(Part of a data file)
[start]

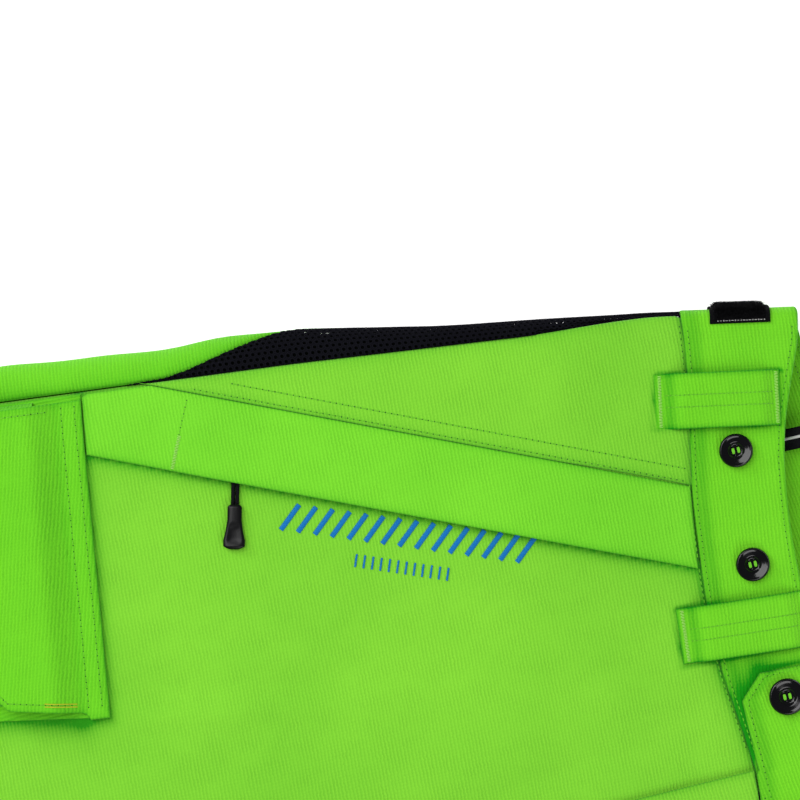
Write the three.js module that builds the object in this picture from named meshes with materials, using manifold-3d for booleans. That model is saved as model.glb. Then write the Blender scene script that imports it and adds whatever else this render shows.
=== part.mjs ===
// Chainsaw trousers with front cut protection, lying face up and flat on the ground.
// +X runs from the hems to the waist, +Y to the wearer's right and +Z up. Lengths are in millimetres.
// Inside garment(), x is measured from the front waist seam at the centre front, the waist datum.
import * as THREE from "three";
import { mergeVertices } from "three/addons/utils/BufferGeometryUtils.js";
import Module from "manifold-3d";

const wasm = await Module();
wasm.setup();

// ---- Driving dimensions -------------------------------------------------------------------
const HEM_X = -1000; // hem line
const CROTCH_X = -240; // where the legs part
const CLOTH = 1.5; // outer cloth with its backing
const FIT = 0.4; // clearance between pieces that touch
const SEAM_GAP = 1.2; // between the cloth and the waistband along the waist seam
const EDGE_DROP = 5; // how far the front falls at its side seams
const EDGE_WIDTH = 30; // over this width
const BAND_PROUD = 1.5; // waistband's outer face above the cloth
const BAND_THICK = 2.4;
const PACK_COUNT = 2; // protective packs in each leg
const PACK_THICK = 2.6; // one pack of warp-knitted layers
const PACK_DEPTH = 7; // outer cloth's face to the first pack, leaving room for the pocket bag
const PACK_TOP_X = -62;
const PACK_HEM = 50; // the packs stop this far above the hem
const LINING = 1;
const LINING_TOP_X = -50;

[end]
[start]

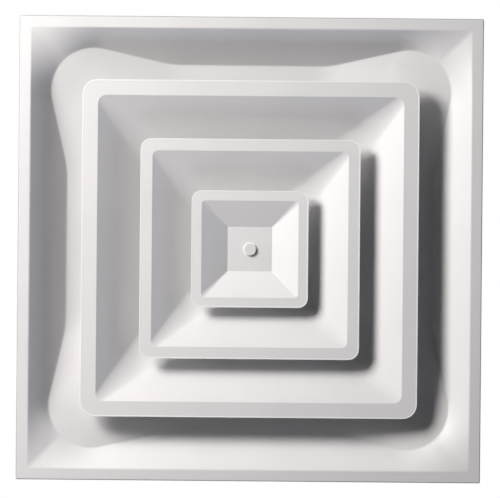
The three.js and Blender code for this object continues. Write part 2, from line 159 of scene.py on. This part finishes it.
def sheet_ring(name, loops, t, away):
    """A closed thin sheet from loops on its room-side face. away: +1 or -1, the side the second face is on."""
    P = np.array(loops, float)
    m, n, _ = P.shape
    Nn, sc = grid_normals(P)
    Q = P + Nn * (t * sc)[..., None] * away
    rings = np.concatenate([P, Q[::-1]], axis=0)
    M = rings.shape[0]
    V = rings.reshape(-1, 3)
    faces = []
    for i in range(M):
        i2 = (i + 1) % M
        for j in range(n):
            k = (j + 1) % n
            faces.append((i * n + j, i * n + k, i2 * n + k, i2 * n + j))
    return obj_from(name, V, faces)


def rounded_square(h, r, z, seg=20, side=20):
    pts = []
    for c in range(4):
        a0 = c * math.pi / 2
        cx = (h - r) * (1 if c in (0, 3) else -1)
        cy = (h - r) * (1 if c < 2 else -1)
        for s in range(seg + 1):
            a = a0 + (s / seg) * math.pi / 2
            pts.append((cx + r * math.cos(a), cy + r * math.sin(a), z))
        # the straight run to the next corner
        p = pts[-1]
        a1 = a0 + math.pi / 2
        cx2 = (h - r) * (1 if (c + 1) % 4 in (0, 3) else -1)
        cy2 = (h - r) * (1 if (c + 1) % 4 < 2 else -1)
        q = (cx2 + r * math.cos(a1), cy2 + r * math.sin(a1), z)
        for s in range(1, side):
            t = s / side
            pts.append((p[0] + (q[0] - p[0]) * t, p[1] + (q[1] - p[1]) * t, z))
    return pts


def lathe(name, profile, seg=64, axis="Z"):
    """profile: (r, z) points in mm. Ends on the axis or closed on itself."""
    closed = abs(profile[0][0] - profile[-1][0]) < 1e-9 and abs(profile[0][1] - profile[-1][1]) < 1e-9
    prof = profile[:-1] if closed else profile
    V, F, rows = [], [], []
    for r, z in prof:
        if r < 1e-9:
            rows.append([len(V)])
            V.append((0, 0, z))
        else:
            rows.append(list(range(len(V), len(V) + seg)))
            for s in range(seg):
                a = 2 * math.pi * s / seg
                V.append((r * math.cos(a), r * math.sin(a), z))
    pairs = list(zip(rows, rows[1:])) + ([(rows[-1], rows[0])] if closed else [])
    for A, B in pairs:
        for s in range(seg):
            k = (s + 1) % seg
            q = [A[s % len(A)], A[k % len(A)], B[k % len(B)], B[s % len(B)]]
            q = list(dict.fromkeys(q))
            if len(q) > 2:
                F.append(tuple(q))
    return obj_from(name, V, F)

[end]
[start]

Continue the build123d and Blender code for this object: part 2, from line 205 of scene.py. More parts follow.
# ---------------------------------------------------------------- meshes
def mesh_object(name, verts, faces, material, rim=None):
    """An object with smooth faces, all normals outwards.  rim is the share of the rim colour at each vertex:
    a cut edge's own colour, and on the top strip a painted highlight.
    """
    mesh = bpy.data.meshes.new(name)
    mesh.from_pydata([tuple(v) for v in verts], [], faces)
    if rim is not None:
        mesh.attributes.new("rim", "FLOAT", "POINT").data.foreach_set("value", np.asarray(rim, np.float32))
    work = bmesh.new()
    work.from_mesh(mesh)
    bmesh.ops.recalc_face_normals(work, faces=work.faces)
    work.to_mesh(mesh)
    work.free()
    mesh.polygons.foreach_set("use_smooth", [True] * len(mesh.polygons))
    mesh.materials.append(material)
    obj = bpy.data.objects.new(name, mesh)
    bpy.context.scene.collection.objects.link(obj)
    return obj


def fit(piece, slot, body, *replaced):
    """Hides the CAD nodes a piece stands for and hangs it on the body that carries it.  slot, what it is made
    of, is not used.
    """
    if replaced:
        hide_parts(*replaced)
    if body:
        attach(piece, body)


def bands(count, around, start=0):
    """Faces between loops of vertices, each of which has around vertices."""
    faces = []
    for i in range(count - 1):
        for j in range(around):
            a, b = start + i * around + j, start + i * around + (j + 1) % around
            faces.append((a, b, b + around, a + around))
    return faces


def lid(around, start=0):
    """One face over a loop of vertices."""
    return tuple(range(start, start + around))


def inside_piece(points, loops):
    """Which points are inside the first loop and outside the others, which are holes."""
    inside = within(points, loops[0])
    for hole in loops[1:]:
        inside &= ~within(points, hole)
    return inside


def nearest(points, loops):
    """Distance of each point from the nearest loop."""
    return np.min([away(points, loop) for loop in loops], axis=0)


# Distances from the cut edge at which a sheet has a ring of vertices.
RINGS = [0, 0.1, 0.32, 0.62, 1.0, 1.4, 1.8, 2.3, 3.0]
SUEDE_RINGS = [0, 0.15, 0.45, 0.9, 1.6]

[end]

▸ **Job**
Every line from the one containing "Continue the build123d" through the one containing "return faces" is to be given again exactly, both ends included, and no line outside that range.

▸ **Final result**
Continue the build123d and Blender code for this object: part 2, from line 205 of scene.py. More parts follow.
# ---------------------------------------------------------------- meshes
def mesh_object(name, verts, faces, material, rim=None):
    """An object with smooth faces, all normals outwards.  rim is the share of the rim colour at each vertex:
    a cut edge's own colour, and on the top strip a painted highlight.
    """
    mesh = bpy.data.meshes.new(name)
    mesh.from_pydata([tuple(v) for v in verts], [], faces)
    if rim is not None:
        mesh.attributes.new("rim", "FLOAT", "POINT").data.foreach_set("value", np.asarray(rim, np.float32))
    work = bmesh.new()
    work.from_mesh(mesh)
    bmesh.ops.recalc_face_normals(work, faces=work.faces)
    work.to_mesh(mesh)
    work.free()
    mesh.polygons.foreach_set("use_smooth", [True] * len(mesh.polygons))
    mesh.materials.append(material)
    obj = bpy.data.objects.new(name, mesh)
    bpy.context.scene.collection.objects.link(obj)
    return obj


def fit(piece, slot, body, *replaced):
    """Hides the CAD nodes a piece stands for and hangs it on the body that carries it.  slot, what it is made
    of, is not used.
    """
    if replaced:
        hide_parts(*replaced)
    if body:
        attach(piece, body)


def bands(count, around, start=0):
    """Faces between loops of vertices, each of which has around vertices."""
    faces = []
    for i in range(count - 1):
        for j in range(around):
            a, b = start + i * around + j, start + i * around + (j + 1) % around
            faces.append((a, b, b + around, a + around))
    return faces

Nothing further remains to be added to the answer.